415 Cambridge is my favorite among this mix. Has a distinctly Copenhagen feel to it. But it's rather bizarre to be building around the auto parts store. How long will that owner hold out, and now what would be able to ever replace it?
 
To a certain extent I agree with you, but I don't really take issue with the proposed buildings. I have always thought this section of Allston was a bit empty and bleak. Gritty is fine and good, and there is some of that which we will lose, but empty and bleak is a really bad thing, and this will address that. However, some of the amenity details are pretty horrifying. The various Seaport style seating areas are terrible. Allston is about loitering, not about ostentatious display. These features do not belong in that part of the city.
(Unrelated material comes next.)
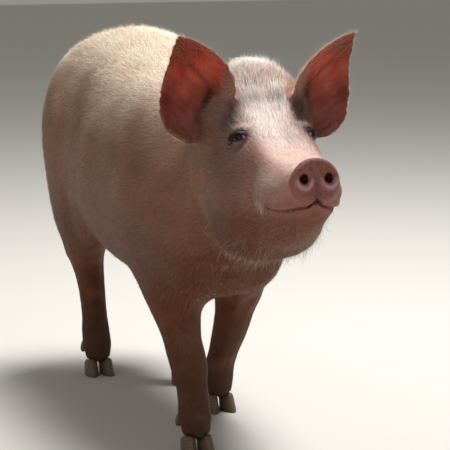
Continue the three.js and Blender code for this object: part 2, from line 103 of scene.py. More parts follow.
def rise(x: Array, low: float, high: float) -> Array:
    """A smooth step from 0 at low to 1 at high. It falls instead where high is the smaller."""
    t = np.clip((x - low) / (high - low), 0, 1)
    return t * t * (3 - 2 * t)


def mound(x: Array, centre: float, width: float) -> Array:
    """A smooth hump of height 1 about a centre."""
    return np.exp(-(((x - centre) / width) ** 2))


def spot(points: Array, centre: tuple[float, ...], radii: tuple[float, ...]) -> Array:
    """A smooth hump in space, its reach along each axis given by its radii."""
    return np.exp(-(((points - np.array(centre)) / np.array(radii)) ** 2).sum(1))


def spots(points: Array, table: tuple) -> Array:
    """The sum of the humps of a table, whose rows are height, centre and radii."""
    return sum(height * spot(points, centre, radii) for height, centre, radii in table)


def both_sides(points: Array) -> Array:
    """Places with their left made positive, so that both sides are alike."""
    first, left, up = points.T
    return np.stack([first, np.abs(left), up], 1)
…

I should’ve added that the stuff on Cambridge, Braintree, Franklin - all good. I agree re bleak. It’s the corners I mentioned I take issue with.

Edit - by “all good” I mean less offensive and more in line with the usual neighborhood destruction I’m used to seeing in Boston. Nobody’s going to listen if I defend the preservation of old warehouse buildings with all night raves and illegal alcohol serving, security protected and provided by bikers. Or romanticizing parking lots by the highway.
 
From the presentation:

REVISED PROJECT BREAKDOWN
· 6 BUILDINGS
· TOTAL LOT SIZE: 92,760 SQUARE FEET
· UNITS: 341 TOTAL UNITS (+7 UNITS)
(237 CONDOS & 104 RENTAL UNITS)
· PARKING SPACES: 174 (- 63 SPACES)
· RESIDENTIAL SPACE: 251,965 SQUARE FEET (+ 4,770 SF)
· RETAIL SPACE: 15,765 SQUARE FEET (- 6,355 SF)
· OPEN SPACE: 27,758 SQUARE FEET (+4,592 SF)​

That's pretty amazing -- I don't think I've ever seen parking go down and units go up from first to second iterations. I am loving the low parking ratios in this proposal.